PROBLEM LINK:
Setter: Soumyadeep Pal
Tester: Manan Grover
Editorialist: Ajit Sharma Kasturi
DIFFICULTY:
EASY
PREREQUISITES:
None
PROBLEM:
A binary string S of length N is said to be a K- balanced string if for every index i where S_i= 1 , there must exist an index j where 1 \leq j \leq N and \mid i-j \mid = K . We need to find the minimum number of operations to convert S into a K - balanced string where in a single operation we can choose any index i and flip the value at i.
QUICK EXPLANATION:
-
Split the string S into K strings and store them in array vals where
vals_i = S_iS_{i+k}S_{i+2k} \dots for 0 \leq i \lt K . -
Now the final answer will sum over the minimum number of operations for each i to convert vals_i into a 1- balanced string.
-
To convert some string T into a 1- balanced string, we could iterate over i from 1 to N. If T_i =1 and none of the neighbors of T_i have value 1, we need to flip T_{i+1} if that index exists or else we can flip T_i .
EXPLANATION:
First let us solve the simpler version of the problem i.e, minimum number of operations to convert S into 1- balanced string. Then, if S_i=1, we need to have either S_{i-1}=1 or S_{i+1} = 1. To change S into a 1-balanced string, we need to apply the following procedure:
- Iterate over i from 1 to N, suppose we encounter some S_i = 1, and no existing neighbour of it (i-1 or i+1) has a value equal to 1. Now we could either flip S_i or flip any of its neighbours. But it would be always optimal to flip S_{i+1} in this scenario because it would benefit another index i+2 if it exists with value S_{i+2}=1 and none of i+2's neighbours have value equal to 1. ( For example to convert 0101 into 1- balanced string, it would be optimal convert the string to 0111 with 1 operation rather than converting it to 0000 using 2 operations) . If the index i+1 doesn’t exist we can flip the value S_i .

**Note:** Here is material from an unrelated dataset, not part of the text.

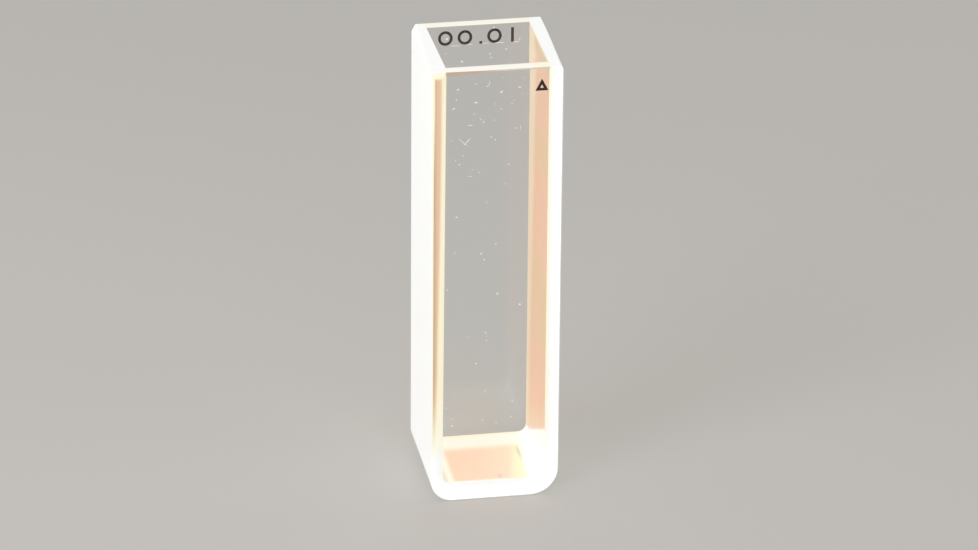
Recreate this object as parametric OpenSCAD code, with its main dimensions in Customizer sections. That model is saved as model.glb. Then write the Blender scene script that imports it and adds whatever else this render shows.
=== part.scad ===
// Square glass sample cell with a 10 mm light path. A U-shaped frame of ground glass makes both
// sides and the floor. Two clear windows are fused over its front and rear ends and close the cell.
// The origin is the centre of the resting face, +Z points out of the mouth, and light runs along Y.

/* [Cavity] */
// Light path, from the inside of one window to the inside of the other
path_len = 10; // [5:0.5:50]
// Clear width between the two sides
inside_w = 10; // [8:0.5:20]
// Radius where the sides run into the floor
inner_r = 0.8; // [0.3:0.1:3]

/* [Glass] */
// Height from the resting face to the rim
cell_h = 45; // [20:1:80]
// Thickness of each side of the frame
side_t = 1.25; // [0.8:0.05:3]
// Thickness of the floor
floor_t = 1.55; // [1:0.05:5]
// Thickness of each window
window_t = 1.25; // [0.8:0.05:3]
// Radius of the left outer bottom corner
left_r = 2.1; // [0.5:0.1:4.5]
// Radius of the right outer bottom corner
right_r = 2.8; // [0.5:0.1:4.5]

/* [Ground edges] */
// Width of the arris that breaks the outer edge of each window, all the way round
arris = 0.12; // [0.05:0.01:0.3]
// Depth of the rim bevel on the front, at its deep left end
front_bevel = 0.4; // [0.2:0.05:1.5]
// Depth of the rim bevel on the right, at its deep front end
right_bevel = 0.4; // [0.2:0.05:1.5]
// Depth of the rim bevel on the rear, at its deep right end
rear_bevel = 0.25; // [0.2:0.05:1.5]
// Depth of the rim bevel on the left, at its deep rear end
left_bevel = 0.75; // [0.2:0.05:1.5]
// Slope of the rim bevels, measured from the level rim
bevel_slope = 60; // [40:1:70]
// Length of each rim bevel, from its deep end to the point where it runs out
bevel_run = 9; // [4:0.5:11]

/* [Hidden] */
$fn = 96;

cell_w = inside_w + 2 * side_t;
cell_d = path_len + 2 * window_t;
// How far a cutter reaches past the glass
over = 1;

// Upright outline, centred on X, with a flat top and two round bottom corners
module foot_outline(w, h, r_left, r_right) {
    translate([-w / 2 + r_left, 0]) square([w - r_left - r_right, h]);
    translate([-w / 2, r_left]) square([w / 2, h - r_left]);
    translate([0, r_right]) square([w / 2, h - r_right]);
    translate([-w / 2 + r_left, r_left]) circle(r_left);
    translate([w / 2 - r_right, r_right]) circle(r_right);
}

// Extrudes an upright outline along Y, over a length t from y
module slab(y, t) {
    translate([0, y + t, 0]) rotate([90, 0, 0]) linear_extrude(t) children();
}

// Section of the arris cutter: X points out of the edge, and Y points into the glass
module arris_section() {
    polygon([[-arris, -over], [over, -over], [over, arris], [0, arris], [-arris, 0]]);
}

// Cuts the arris up the right side of a window and round its bottom corner
module side_arris(r) {
    translate([cell_w / 2, 0, r]) linear_extrude(cell_h) arris_section();
    translate([cell_w / 2 - r, 0, r]) rotate([-90, 0, 0])
        rotate_extrude(angle = 90) translate([r, 0]) arris_section();
}

// Cuts the arris along the outline of a window whose outer face lies at Y = 0
module arris_cutter() {
    flat_w = cell_w - left_r - right_r;
    side_arris(right_r);
    mirror([1, 0, 0]) side_arris(left_r);
    translate([-cell_w / 2 + left_r, 0, 0]) rotate([0, 90, 0]) linear_extrude(flat_w) arris_section();
    translate([cell_w / 2 + over, 0, cell_h]) rotate([0, -90, 0])
        linear_extrude(cell_w + 2 * over) arris_section();
}

// Block beyond the plane that meets the three edges of a corner at run, inward and down from it
module corner_cutter(run, inward, down) {
    normal = [-1 / run, -1 / inward, 1 / down];
    reach = 2 * (run + down);
    translate([0, 0, -down])
        rotate([0, acos(normal.z / norm(normal)), atan2(normal.y, normal.x)])
            translate([-reach / 2, -reach / 2, 0]) cube(reach);
}

// The four rim bevels. Each is deep at one corner and runs out before the next, anticlockwise
module rim_bevels() {
    corners = [[-1, -1], [1, -1], [1, 1], [-1, 1]];
    depths = [front_bevel, right_bevel, rear_bevel, left_bevel];
    for (i = [0:3])
        translate([corners[i].x * cell_w / 2, corners[i].y * cell_d / 2, cell_h]) rotate(90 * i)
            corner_cutter(bevel_run, depths[i] / tan(bevel_slope), depths[i]);
}

// Window plate in its front place, before the rim is ground
module window_plate() {
    difference() {
        slab(-cell_d / 2, window_t) foot_outline(cell_w, cell_h, left_r, right_r);
        translate([0, -cell_d / 2, 0]) arris_cutter();
    }
}

module frosted_frame() {
    color([0.95, 0.92, 0.87]) difference() {
        slab(-path_len / 2, path_len) difference() {
            foot_outline(cell_w, cell_h, left_r, right_r);
            translate([0, floor_t]) foot_outline(inside_w, cell_h, inner_r, inner_r);
        }
        rim_bevels();
    }
}

module front_window() {
    color([0.86, 0.93, 0.95, 0.35]) difference() {
        window_plate();
        rim_bevels();
    }
}

module rear_window() {
    color([0.86, 0.93, 0.95, 0.35]) difference() {
        mirror([0, 1, 0]) window_plate();
        rim_bevels();
    }
}

frosted_frame();
front_window();
rear_window();
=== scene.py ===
import bpy
import math
from mathutils import Matrix, Vector


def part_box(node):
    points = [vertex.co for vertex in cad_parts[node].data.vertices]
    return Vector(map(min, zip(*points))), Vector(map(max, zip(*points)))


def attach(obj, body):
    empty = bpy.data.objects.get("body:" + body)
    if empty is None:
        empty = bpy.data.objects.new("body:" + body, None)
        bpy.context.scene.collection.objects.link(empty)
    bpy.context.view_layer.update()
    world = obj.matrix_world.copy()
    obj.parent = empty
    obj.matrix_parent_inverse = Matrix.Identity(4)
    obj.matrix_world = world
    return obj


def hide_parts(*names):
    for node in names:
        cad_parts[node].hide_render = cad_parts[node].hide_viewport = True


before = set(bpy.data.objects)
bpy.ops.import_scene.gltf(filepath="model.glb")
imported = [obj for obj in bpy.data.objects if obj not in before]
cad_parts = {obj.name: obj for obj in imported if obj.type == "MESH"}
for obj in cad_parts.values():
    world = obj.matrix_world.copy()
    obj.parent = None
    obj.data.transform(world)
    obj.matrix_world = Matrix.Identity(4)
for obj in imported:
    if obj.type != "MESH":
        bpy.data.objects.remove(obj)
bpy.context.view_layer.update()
mm = 0.001

# the cell's own sizes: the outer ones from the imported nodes, the inner ones as in the CAD
frameLow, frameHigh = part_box("frosted_frame")
cell = {
    "halfWidth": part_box("front_window")[1].x,
    "height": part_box("front_window")[1].z,
    "frontFace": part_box("front_window")[0].y,
    "rearFace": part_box("rear_window")[1].y,
    "frontSeam": frameLow.y,
    "rearSeam": frameHigh.y,
    "innerHalf": 5.0 * mm,
    "floorTop": 1.55 * mm,
    "footRounds": (2.1 * mm, 2.8 * mm),  # left and right
    "innerRound": 0.8 * mm,
    "inkRise": 0.004 * mm,  # how far the windows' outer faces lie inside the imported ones, under the ink
}


# camera, lamps, world and floor

cameraView = {
    "azimuth": -10.2,      # degrees round the cell, 0 looks along +Y
    "elevation": 24.9,
    "roll": 0.48,
    "distance": 550.0 * mm,
    "across": 0.36 * mm,   # how far the view is moved sideways and up from the origin
    "up": 19.02 * mm,
    "lens": 206.5,         # millimetres, as the sensor's width is
    "sensor": 36,
    "clip": (0.01, 20),    # metres
}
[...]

Now we know how to convert string S into a 1- balanced string . But how do we convert into a K- balanced string ? The key idea lies in the fact of splitting string into and array vals of K strings where vals_i = S_iS_{i+k}S_{i+2k}\dots for 0 \leq i \lt K. The reason we want to split is that if we look at some index i, it is only interacted by indices i-k and i+k.

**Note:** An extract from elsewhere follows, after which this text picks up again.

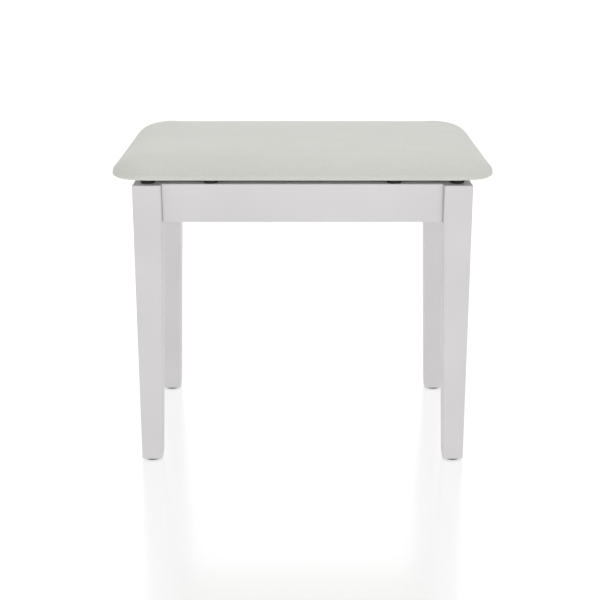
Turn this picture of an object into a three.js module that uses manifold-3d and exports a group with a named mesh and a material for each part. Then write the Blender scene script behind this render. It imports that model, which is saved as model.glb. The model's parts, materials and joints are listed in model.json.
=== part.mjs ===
// Piano bench: a padded seat lid, hinged at the back over a shallow music compartment,
// on four tapered legs with rails between them.
//
// Millimetres. +X runs along the long side to the sitter's right, the front faces -Y, +Z is up.
// The origin is on the floor, at the centre of the bench.

import * as THREE from "three";
import { mergeVertices } from "three/addons/utils/BufferGeometryUtils.js";
import Module from "manifold-3d";

const wasm = await Module();
wasm.setup();

// ---- driving dimensions -------------------------------------------------------------------

const GAP = 0.3; // play left between two pieces that touch

const FRAME = { width: 498, depth: 316, top: 438 };
const LEG = { top: 42, foot: 31, edge: 2, bottom: 2.3 };
const RAIL = { height: 58, thickness: 22, setback: 11, edge: 1.5 };
const FLOOR_PANEL = { thickness: 4, bottom: 386.3, tongue: 5 };

const GLIDE = { radius: 13, height: 2, nail: 1, nailTop: 12 };
const BUFFER = { radius: 10.5, height: 10.8, stem: 2.5, stemDepth: 8, railX: 135 };

const BLOCK = { near: 22, far: 58, bottom: 391, top: 431 };
const BOLT = { radius: 4, inLeg: 30, beyond: 12 };
const NUT = { across: 13, height: 8, flange: 9, flangeHeight: 2 };

const SEAT = { width: 560, depth: 376, corner: 52, bottom: 450.2, widest: 454.2, top: 484 };
const ROLL = { under: 3.5, over: 50 }; // how far the edge rolls in below and above its widest line
const COVER = { thickness: 1.2, fold: 34 };
const BOARD = { inset: 9, bottom: 451.7, thickness: 12 };
const LINING = { inset: 15, bottom: 449.4, thickness: 0.5 };

const HINGE = { y: 154, z: 443.7, x: 150, knuckle: 5.4, pin: 2.5, plate: 1.8, front: 127 };
const KNUCKLES = { half: 32, middle: 12 }; // half lengths of the hinge and of its middle knuckle
const HINGE_SCREW = { x: 20, y: 137 };
const SCREW = { head: 3.4, shank: 1.7, headHeight: 1.9, length: 13.5 };

const STAY = {
  railPivot: [52, 402], // [y, z] of the pivot on the right rail
  lidPivot: [50, 440], // [y, z] of the pivot under the lid, with the lid shut
  lower: 95,
  upper: 98,
  plate: 1.7,
  rivet: 2.4,
  end: 6,
  eye: 8.5,
  eyeHole: 5.2, // the open pivot: the elbow rivet has this much room in the upper arm's eye
};
const STAY_X = { rail: 213.9, lower: 211.9, upper: 209.9 }; // near face of each layer
const LID_BRACKET = { reach: 190, ear: 7, half: 12, screwX: 198, screwY: 6 };

const RUNNING = 0.1; // added to the radius of a hole that a pin turns in
const ROUND = 16; // sides of a turned piece
const SMALL_ROUND = 8; // sides of a small turned piece

// ---- materials ----------------------------------------------------------------------------

const finish = (color, roughness, metalness = 0) =>
  new THREE.MeshStandardMaterial({ color, roughness, metalness });

const lacquer = finish(0xe4e2e1, 0.4);
const leatherette = finish(0xdedfda, 0.55);
const foam = finish(0xe8dfb8, 0.95);
const plywood = finish(0xc9a878, 0.75);
const hardboard = finish(0xd9d7d4, 0.6);
const beech = finish(0xcfa878, 0.7);
const nonwoven = finish(0xcdcdca, 0.95);
const rubber = finish(0x101010, 0.8);
const glidePlastic = finish(0x5a5a5a, 0.6);
const zinc = finish(0xb9bcc0, 0.35, 1);
const nickel = finish(0xc8c6c0, 0.25, 1);

const bench = new THREE.Group();

function piece(name, geometry, material) {
  const mesh = new THREE.Mesh(geometry, material);
  mesh.name = name;
  bench.add(mesh);
}

// ---- solids -------------------------------------------------------------------------------

// A closed three.js geometry as a solid that can be joined and cut.
function toSolid(geometry) {
  const bare = geometry.index ? geometry.toNonIndexed() : geometry.clone();
  bare.deleteAttribute("normal");
  bare.deleteAttribute("uv");
  const merged = mergeVertices(bare, 1e-4);
  return new wasm.Manifold(
    new wasm.Mesh({
      numProp: 3,
      vertProperties: new Float32Array(merged.attributes.position.array),
      triVerts: new Uint32Array(merged.index.array),
    }),
  );
}

function toGeometry(solid) {
  const { vertProperties, triVerts } = solid.getMesh();
  const geometry = new THREE.BufferGeometry();
  geometry.setAttribute("position", new THREE.BufferAttribute(vertProperties, 3));
  geometry.setIndex(new THREE.BufferAttribute(triVerts, 1));
  return geometry;
}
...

Now the problem reduces to finding minimum number of operations to convert each string in vals into a 1- balanced string and then summing those values.
TIME COMPLEXITY:
O(N) for each testcase.
SOLUTION:
Editorialist's solution
#include <bits/stdc++.h>
using namespace std;
int cost_for_1_balanced(string &s)
{
int n = s.size();
int cost = 0;
for (int i = 0; i < n; i++)
{
if (s[i] == '1')
{
if (i - 1 >= 0 && s[i - 1] == '1')
continue;
if (i + 1 < n && s[i + 1] == '1')
continue;
if (i + 1 < n)
s[i + 1] = '1';
else
s[i] = '0';
cost++;
}
}
return cost;
}
int main()
{
int tests;
cin >> tests;
while (tests--)
{
int n, k;
cin >> n >> k;
string s;
cin >> s;
vector<string> vals(k);
for (int i = 0; i < n; i++)
vals[i % k].push_back(s[i]);
int ans = 0;
for (int i = 0; i < k; i++)
ans += cost_for_1_balanced(vals[i]);
cout << ans << endl;
}
return 0;
}
Setter's solution
#include<bits/stdc++.h>
using namespace std;
template <class T> ostream &operator << (ostream &os, const vector<T> &p) { os << "["; for (auto&it : p) os << it << " "; return os << "]";}
template <class S, class T> ostream &operator << (ostream &os, const pair<S, T> &p) { return os << "(" << p.first << "," << p.second << ")";}
#ifndef ONLINE_JUDGE
#define deb(...) dbs(#__VA_ARGS__,__VA_ARGS__)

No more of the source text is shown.